The Butlers’ Tremolux (below, left) is, like the Strat, very clean. In its era, Fender employees who wired/soldered the circuit (and perhaps assembled the chassis) would affix a small label in the bottom of the amp inscribed with their name. This one was built by Lily – familiar amongst Fender amp collectors. It was serviced and re-capped in the fall of ’23.

“I fostered my other talents,” he said. “I’m one of the best plumbers in town, and I love hearing a guitar when somebody else is playing. To my mind, musical instruments are artwork as well as tools… Some more so than others (laughs).”

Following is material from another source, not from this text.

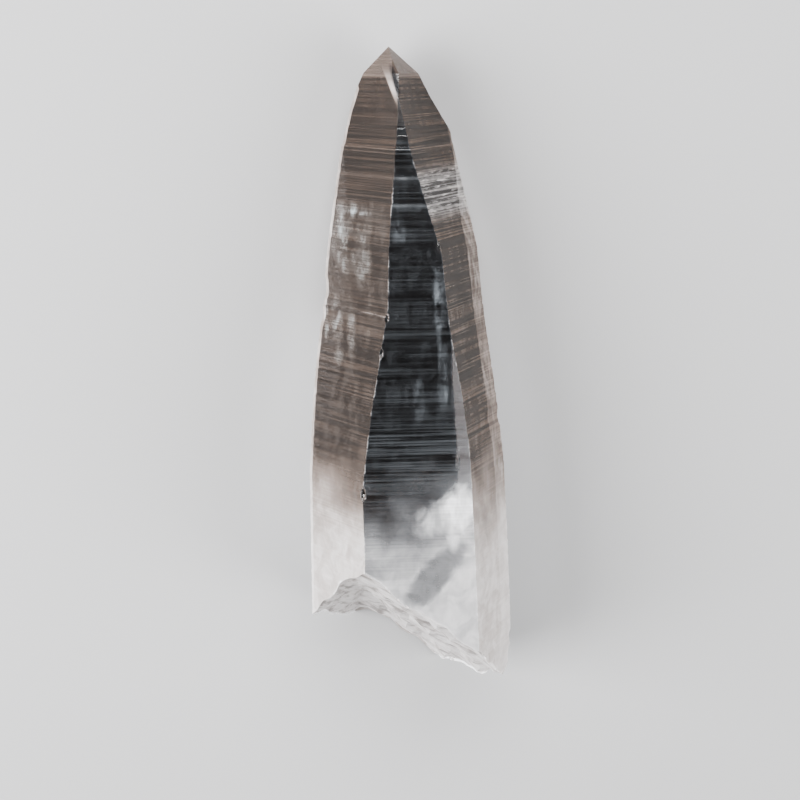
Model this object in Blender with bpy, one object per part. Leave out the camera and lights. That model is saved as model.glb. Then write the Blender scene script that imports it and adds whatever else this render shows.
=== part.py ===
"""A lemurian quartz crystal: one tapering six-sided point, lying on its flat back face.

The crystal is drawn upright first, with its long axis along +Z and its front towards -Y. At any height its
section is a hexagon whose six sides keep their directions, so the whole form follows from six distances
between the axis and the faces. Each distance changes with height in small ledges, which are the growth lines.
The foot is a broken surface, cut off by a second solid, and shell-shaped chips are cut from the edges.
The finished crystal is then laid down: +Y along it towards the tip, +X across it, +Z up, origin on the surface.
"""

import math
import random

import bmesh
import bpy
from mathutils import Matrix, Vector, noise

MM = 0.001

# Driving dimensions, in millimetres. Heights run up the long axis from its foot.
TIP_HEIGHT = 99.8
TIP_X, TIP_FRONT = -1.65, 0.6
BACK_FOOT, BACK_END_HEIGHT, BACK_END = 13.2, 88.0, 6.5
MERGE_DISTANCE = 0.002

# Each face: the direction it looks in, in degrees from the front towards +X, and its distance from the axis at
# each height where its slope changes. Above the last height it runs straight to the tip.
FACES = {
    "front": (0, ((0, 13.0), (30, 12.2), (50, 11.4), (70, 9.6), (85, 7.4), (93, 5.8), (96, 4.4), (98, 3.4))),
    "front_right": (60, ((0, 15.2), (15, 15.0), (30, 14.2), (45, 13.2), (52, 12.2), (62, 10.2), (72, 8.8),
                         (85, 4.5), (93, 2.2), (96.2, 1.6))),
    "back_right": (120, ((0, 12.6), (18, 13.4), (40, 12.8), (52, 11.5), (65, 11.0), (80, 10.5), (88, 10.1),
                         (91, 8.5), (94, 5.8))),
    "back": (180, ((0, BACK_FOOT), (BACK_END_HEIGHT, BACK_END))),
    "back_left": (240, ((0, 10.8), (22, 11.1), (55, 11.4), (70, 10.7), (85, 9.1), (91, 7.7), (96, 5.6))),
    "front_left": (300, ((0, 11.5), (40, 11.5), (50, 10.3), (56, 9.1), (65, 7.4), (72, 6.9), (85, 5.0),
                         (91, 3.9), (96.2, 3.5))),
}
SMOOTH_FACE = "back"

# Growth lines: a short ledge steps in from the face's own slope, and the face then climbs back out to it by the
# next line. The main ones run round every face but the smooth one, and one is deeper on the left. Near the tip the
# faces are smooth.
MAIN_LINES = (47.0, 50.8, 54.5, 63.5, 78.7, 82.2, 86.1)
MAIN_LEDGE_DEPTH = 0.08
DEEP_LEDGES = {("front_left", 63.5): 0.10, ("back_left", 63.5): 0.18}
LINE_SPACING = (0.8, 1.9)
LEDGE_SHARE = 0.25
LEDGE_DEPTH = (0.02, 0.07)
SHALLOW_FACE, SHALLOW_SHARE = "front", 0.4
LINE_ON_FACE = 0.75
LINES_END = 90.5
LINES_SEED = 11

# The broken foot: a long oblique plane, a shorter one at the back left and a small one across the lowest corner,
# with shell-like waves on all three. Each plane is a height on the axis and its slopes along x and to the front.
BREAK_SIDE = 40.0
BREAK_CELLS = 30
BREAK_PLANE = (17.5, -0.72, 0.46)
BREAK_CORNER = (24.0, 0.45, 0.65)
BREAK_LOW_CORNER = (-9.5, 1.23, 0.3)
WAVE_CENTRE = (-12.0, -9.0)
WAVE_LENGTH, WAVE_HEIGHT = 5.2, 0.30
ROUGH_LENGTH, ROUGH_HEIGHT = 2.6, 0.9

# Chips: the edge that each sits on, named by the faces on both sides, its height and its half sizes. Each is
# scooped out by a ball that stands proud of the edge by a share of its own depth.
CHIP_PROUD = 0.45
CHIPS = (
    ("back_left", "front_left", 65.8, (0.9, 0.7, 2.2)),
    ("back_left", "front_left", 62.2, (0.7, 0.6, 1.5)),
    ("front_left", "front", 63.6, (0.6, 0.5, 0.7)),
    ("front_left", "front", 58.9, (0.5, 0.5, 0.8)),
    ("front_left", "front", 39.3, (0.8, 0.6, 1.3)),
    ("front_left", "front_right", 91.0, (0.5, 0.6, 1.4)),
    ("front", "front_right", 73.4, (0.5, 0.5, 0.9)),
    ("front_right", "back_right", 47.6, (0.9, 0.8, 1.5)),
    ("front_right", "back_right", 14.2, (0.9, 0.8, 1.3)),
    ("front_right", "back_right", 10.6, (1.3, 1.2, 3.0)),
    ("back_right", "back", 40.0, (0.8, 0.8, 1.8)),
    ("back", "back_left", 55.0, (0.7, 0.7, 1.4)),
)

QUARTZ_COLOUR = (0.80, 0.77, 0.75, 1.0)
QUARTZ_ROUGHNESS = 0.12
QUARTZ_IOR = 1.55


def clear_scene():
    for old in list(bpy.data.objects):
        bpy.data.objects.remove(old)


def collection(name, shown=True):
    made = bpy.data.collections.new(name)
    bpy.context.scene.collection.children.link(made)
    made.hide_render = not shown
    return made


def quartz_material():
    material = bpy.data.materials.new("clear quartz")
    material.use_nodes = True
    shader = material.node_tree.nodes["Principled BSDF"]
    shader.inputs["Base Color"].default_value = QUARTZ_COLOUR
    shader.inputs["Roughness"].default_value = QUARTZ_ROUGHNESS
    shader.inputs["Metallic"].default_value = 0.0
    shader.inputs["IOR"].default_value = QUARTZ_IOR
    shader.inputs["Transmission Weight"].default_value = 1.0
    return material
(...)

“I’ll tell you what, it’s a really cool guitar,” said Shinn. “What’s especially interesting is the extra screws in its pickguard – two between the bridge and middle pickups, canted like you’d see on a Tele – and the one behind the bridge pickup. They’re a little smaller in diameter than on most Strats, and they look very mapped-out. Also, early-’54s have Bakelite knobs, which look like they were hand-numbered. They weren’t consistent.

“If someone asked whether I think the guitar is completely original or not, I’m going to say it is.”

The guitar bears the hallmarks of an early Strat, including seven screws on its pickguard, along with flathead screws on its pickup mounts and three-way selector mount. Like the front, the back is in near-mint condition, devoid of scratches, dings, or buckle rash. Serial number is 0386.

While he has never seriously pondered selling the guitar, on a whim in 2008, Butler contacted Eric Johnson via social media.

“Much to my surprise, he was interested,” Butler said. “And I very well remember when he called back; I was picking up stuff at Lowes (laughs). He told me that he had recently broken his beloved ’54 Strat, ‘Virginia.’ He made a generous offer, but ultimately, my mother wasn’t able to part with it.”

Has he since contemplated the fate of his ’54?

“I know the reality is at some point I’m going to sell it,” he said. “Hopefully, it’ll end up with somebody who can play it without worrying about giving it a ding. Or maybe it’ll be displayed in a museum.”